CAD and scene scripts:
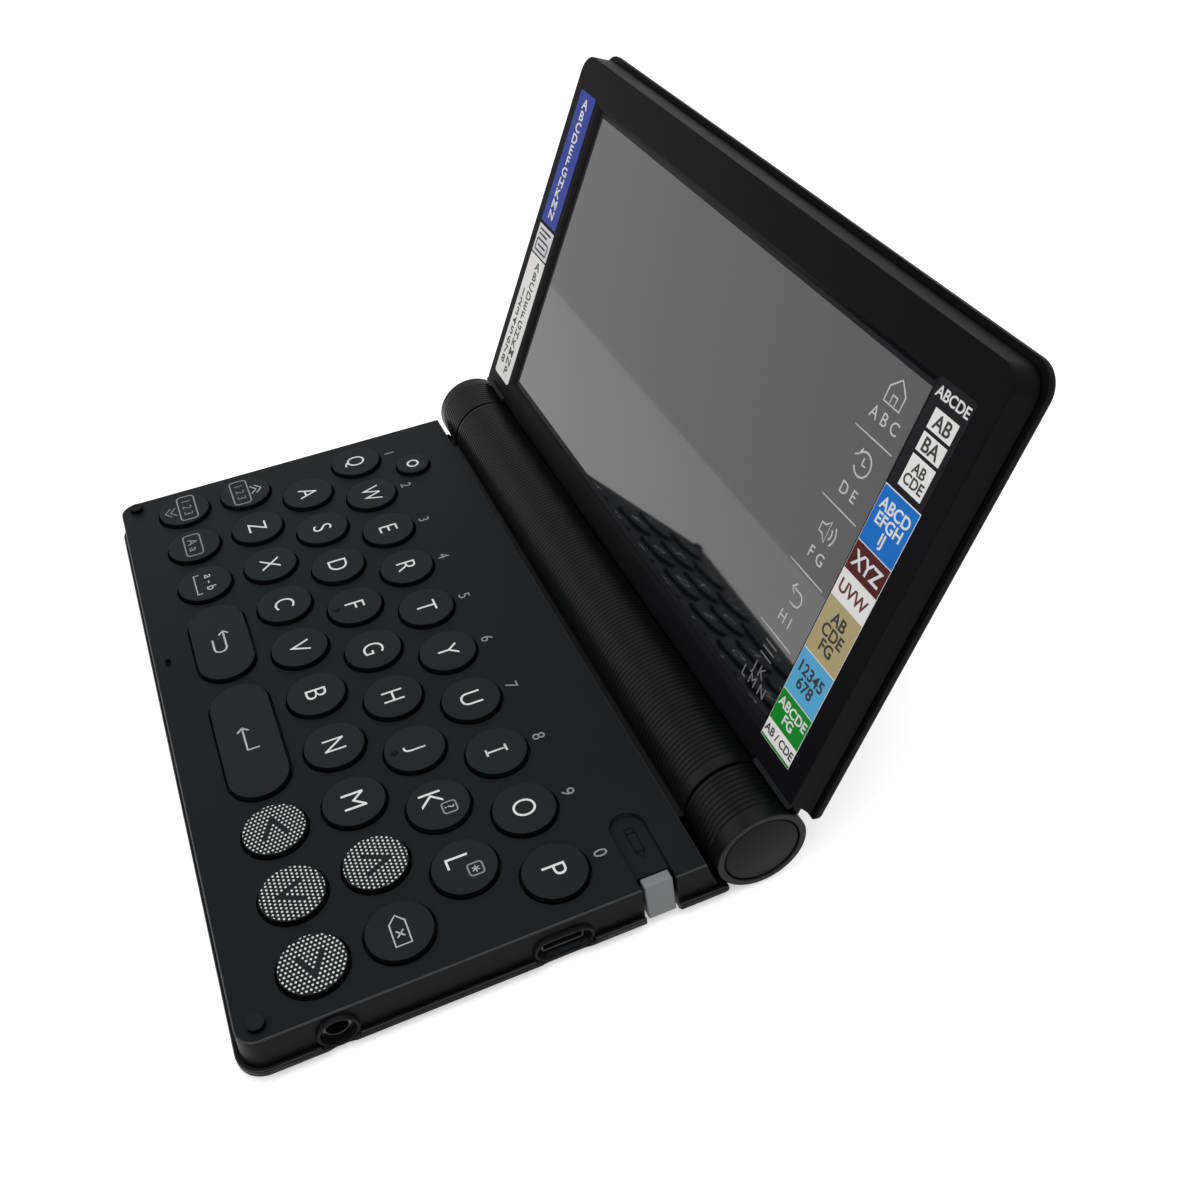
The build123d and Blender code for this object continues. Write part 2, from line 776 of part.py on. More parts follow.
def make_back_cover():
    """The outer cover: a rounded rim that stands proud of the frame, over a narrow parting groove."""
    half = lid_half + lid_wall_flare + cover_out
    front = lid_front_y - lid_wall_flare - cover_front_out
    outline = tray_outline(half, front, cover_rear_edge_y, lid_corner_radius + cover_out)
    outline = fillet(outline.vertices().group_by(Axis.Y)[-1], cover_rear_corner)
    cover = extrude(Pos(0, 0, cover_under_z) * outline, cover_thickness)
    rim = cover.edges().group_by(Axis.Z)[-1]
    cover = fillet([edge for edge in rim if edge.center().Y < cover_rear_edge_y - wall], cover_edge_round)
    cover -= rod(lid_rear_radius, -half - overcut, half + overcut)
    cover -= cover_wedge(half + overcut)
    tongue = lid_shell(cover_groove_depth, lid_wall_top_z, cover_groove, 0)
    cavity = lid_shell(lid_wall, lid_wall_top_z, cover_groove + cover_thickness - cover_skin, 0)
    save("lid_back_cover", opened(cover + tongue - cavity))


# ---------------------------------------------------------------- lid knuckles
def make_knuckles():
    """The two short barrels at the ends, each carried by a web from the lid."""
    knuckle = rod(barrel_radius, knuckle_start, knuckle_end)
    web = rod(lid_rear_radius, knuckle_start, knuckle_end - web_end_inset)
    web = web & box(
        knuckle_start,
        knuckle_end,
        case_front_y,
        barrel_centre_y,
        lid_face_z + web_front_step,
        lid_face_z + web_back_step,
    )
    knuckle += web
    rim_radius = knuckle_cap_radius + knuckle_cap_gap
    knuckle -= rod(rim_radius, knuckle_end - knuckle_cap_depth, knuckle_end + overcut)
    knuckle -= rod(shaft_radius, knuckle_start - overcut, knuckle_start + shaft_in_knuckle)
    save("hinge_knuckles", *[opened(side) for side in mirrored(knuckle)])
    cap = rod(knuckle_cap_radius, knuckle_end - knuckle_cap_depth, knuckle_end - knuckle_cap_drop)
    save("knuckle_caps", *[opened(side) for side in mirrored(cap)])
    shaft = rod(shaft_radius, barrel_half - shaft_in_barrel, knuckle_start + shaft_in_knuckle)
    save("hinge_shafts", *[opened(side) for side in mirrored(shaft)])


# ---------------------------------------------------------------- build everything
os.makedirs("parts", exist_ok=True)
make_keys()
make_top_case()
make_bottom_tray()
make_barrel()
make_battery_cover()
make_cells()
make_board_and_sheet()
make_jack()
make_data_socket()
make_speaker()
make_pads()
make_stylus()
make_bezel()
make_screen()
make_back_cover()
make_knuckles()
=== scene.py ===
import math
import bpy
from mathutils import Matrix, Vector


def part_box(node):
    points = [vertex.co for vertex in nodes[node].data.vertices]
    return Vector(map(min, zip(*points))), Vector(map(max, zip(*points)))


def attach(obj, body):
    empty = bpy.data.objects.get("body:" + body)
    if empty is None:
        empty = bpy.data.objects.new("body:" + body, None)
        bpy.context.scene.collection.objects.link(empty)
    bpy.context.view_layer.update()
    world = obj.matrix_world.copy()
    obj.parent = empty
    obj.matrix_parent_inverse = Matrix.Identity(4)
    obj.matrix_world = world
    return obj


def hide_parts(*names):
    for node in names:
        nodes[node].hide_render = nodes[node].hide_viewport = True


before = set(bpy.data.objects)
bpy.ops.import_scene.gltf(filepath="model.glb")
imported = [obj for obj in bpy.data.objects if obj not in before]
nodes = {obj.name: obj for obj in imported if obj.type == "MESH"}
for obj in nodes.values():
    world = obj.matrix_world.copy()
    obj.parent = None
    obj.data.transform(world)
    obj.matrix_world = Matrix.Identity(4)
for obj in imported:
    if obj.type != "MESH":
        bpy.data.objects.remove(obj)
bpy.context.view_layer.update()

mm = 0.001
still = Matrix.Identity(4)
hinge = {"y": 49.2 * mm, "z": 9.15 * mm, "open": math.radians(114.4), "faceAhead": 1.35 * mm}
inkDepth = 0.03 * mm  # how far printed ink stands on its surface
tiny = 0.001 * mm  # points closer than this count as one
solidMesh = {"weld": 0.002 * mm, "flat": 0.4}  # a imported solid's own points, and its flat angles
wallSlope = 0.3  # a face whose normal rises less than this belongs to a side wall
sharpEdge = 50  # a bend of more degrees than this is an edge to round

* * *

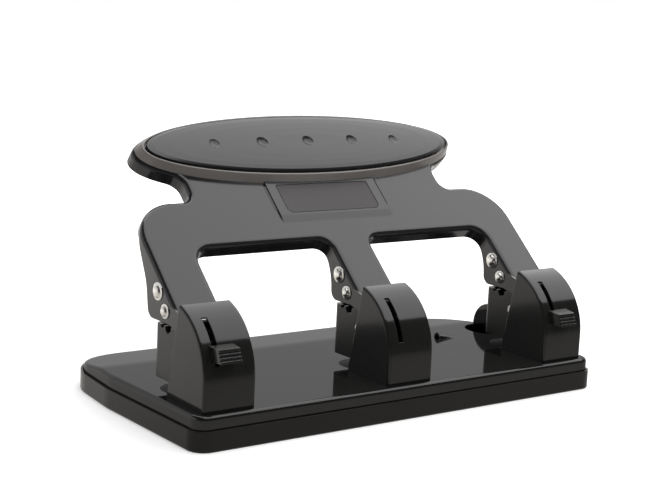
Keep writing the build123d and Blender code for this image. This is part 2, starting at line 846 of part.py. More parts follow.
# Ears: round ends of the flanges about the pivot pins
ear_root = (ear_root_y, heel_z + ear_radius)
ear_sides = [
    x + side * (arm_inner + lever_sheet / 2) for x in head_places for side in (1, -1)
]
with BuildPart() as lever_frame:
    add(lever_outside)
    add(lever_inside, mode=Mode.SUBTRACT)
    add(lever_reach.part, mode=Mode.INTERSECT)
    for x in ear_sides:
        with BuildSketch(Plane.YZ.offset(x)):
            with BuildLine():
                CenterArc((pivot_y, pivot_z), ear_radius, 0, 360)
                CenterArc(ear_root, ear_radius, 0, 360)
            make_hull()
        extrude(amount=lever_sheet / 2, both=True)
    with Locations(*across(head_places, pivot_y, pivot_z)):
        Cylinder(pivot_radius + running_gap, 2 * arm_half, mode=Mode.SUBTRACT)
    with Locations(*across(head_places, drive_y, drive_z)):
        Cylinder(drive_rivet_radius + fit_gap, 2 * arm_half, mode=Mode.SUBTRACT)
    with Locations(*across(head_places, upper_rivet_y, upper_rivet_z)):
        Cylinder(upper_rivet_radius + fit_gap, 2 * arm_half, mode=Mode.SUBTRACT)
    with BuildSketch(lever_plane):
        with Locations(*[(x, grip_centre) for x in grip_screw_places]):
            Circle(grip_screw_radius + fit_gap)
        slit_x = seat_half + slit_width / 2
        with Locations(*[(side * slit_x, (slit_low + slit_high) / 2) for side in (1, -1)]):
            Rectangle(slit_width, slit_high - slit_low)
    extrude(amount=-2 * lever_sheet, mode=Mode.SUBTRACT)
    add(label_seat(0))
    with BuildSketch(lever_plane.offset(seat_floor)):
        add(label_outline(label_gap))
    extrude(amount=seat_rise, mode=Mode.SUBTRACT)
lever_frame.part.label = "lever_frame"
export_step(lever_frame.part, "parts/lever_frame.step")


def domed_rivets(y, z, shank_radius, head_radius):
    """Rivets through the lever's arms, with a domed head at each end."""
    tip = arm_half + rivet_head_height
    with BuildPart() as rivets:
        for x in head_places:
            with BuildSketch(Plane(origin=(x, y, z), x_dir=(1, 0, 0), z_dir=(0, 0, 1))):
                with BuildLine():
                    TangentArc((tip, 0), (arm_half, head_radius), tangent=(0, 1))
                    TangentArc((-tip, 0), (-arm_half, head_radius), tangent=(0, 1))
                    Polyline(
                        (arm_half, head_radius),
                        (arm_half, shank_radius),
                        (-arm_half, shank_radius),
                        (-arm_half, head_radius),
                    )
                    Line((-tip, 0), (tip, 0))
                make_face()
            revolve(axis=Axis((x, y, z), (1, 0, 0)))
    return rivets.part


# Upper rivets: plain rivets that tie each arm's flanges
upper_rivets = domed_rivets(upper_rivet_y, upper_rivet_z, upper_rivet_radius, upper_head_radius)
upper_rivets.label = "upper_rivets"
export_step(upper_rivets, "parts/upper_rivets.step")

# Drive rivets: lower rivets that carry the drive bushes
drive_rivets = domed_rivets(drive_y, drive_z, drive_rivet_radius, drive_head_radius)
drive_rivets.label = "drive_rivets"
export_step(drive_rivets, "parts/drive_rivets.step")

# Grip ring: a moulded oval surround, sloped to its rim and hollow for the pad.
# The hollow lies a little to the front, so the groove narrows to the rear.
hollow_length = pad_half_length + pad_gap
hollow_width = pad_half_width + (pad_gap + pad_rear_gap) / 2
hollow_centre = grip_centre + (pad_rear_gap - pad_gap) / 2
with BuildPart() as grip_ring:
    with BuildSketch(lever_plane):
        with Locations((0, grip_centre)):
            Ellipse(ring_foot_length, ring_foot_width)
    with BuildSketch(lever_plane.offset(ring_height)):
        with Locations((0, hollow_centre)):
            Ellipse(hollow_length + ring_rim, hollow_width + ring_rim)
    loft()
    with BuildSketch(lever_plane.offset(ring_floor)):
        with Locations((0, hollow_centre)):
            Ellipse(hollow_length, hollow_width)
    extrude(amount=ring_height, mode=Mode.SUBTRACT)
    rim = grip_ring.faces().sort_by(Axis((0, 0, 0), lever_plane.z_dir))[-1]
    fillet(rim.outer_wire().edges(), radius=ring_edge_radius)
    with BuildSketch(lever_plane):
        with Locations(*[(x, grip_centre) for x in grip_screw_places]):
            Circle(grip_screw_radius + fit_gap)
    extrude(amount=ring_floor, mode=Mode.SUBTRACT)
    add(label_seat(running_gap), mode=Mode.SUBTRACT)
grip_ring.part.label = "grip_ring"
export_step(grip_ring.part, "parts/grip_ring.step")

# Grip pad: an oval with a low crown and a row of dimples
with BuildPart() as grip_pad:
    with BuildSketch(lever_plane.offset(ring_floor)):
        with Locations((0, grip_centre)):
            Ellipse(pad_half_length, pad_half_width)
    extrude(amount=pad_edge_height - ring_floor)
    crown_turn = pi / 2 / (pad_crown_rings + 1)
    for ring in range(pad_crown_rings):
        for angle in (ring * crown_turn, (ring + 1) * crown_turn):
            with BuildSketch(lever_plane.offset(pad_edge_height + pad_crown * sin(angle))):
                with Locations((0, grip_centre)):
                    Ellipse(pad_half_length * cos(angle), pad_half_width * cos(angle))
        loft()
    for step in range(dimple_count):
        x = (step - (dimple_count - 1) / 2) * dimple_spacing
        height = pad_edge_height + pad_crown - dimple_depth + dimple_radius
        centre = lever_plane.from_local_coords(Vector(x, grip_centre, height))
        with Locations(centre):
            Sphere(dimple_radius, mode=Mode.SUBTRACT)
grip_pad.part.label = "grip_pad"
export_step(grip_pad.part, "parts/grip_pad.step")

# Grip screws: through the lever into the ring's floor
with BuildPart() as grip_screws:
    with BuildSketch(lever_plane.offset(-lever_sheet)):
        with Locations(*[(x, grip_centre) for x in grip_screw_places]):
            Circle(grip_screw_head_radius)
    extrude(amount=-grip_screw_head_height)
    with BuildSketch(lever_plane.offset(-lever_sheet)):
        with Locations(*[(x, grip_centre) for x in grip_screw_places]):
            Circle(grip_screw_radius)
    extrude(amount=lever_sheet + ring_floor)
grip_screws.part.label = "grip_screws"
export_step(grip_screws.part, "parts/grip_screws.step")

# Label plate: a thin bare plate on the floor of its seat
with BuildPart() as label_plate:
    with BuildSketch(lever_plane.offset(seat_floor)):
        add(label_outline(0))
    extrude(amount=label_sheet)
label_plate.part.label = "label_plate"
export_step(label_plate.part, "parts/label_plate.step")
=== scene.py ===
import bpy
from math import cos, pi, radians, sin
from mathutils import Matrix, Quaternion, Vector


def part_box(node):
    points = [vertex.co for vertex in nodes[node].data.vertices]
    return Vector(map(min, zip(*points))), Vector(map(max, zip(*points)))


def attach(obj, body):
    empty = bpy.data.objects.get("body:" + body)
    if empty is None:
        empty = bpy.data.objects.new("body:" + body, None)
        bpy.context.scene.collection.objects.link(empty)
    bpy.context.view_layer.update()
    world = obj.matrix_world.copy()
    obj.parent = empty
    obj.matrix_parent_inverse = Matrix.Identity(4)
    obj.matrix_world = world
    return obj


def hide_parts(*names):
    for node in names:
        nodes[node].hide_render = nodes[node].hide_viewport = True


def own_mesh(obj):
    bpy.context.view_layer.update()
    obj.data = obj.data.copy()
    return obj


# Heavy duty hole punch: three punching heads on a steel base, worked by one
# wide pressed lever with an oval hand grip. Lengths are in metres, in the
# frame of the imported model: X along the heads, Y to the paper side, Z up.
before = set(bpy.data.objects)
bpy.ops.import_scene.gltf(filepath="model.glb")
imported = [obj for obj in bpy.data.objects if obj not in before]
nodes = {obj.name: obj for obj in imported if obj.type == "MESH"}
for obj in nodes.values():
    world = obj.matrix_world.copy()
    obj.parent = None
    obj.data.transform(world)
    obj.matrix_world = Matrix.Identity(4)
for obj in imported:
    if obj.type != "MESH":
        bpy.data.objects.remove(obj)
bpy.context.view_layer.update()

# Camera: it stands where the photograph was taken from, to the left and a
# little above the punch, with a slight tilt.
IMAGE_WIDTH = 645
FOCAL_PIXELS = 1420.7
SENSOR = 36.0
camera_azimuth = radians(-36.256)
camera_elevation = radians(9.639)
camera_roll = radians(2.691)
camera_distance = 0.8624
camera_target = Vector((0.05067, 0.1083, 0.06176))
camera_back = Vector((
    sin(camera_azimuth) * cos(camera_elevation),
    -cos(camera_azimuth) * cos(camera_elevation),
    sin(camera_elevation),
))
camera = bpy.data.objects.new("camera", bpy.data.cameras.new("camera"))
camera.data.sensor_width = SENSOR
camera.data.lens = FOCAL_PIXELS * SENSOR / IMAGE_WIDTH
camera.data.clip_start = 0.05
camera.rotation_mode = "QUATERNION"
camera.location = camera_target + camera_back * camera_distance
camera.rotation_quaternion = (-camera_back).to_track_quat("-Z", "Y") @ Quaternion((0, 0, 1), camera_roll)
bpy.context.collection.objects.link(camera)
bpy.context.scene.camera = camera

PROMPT
Pull out every line in the material above where "this" occurs.

WORKED SOLUTION
The build123d and Blender code for this object continues. Write part 2, from line 776 of part.py on. More parts follow.
tiny = 0.001 * mm  # points closer than this count as one
wallSlope = 0.3  # a face whose normal rises less than this belongs to a side wall
sharpEdge = 50  # a bend of more degrees than this is an edge to round
Keep writing the build123d and Blender code for this image. This is part 2, starting at line 846 of part.py. More parts follow.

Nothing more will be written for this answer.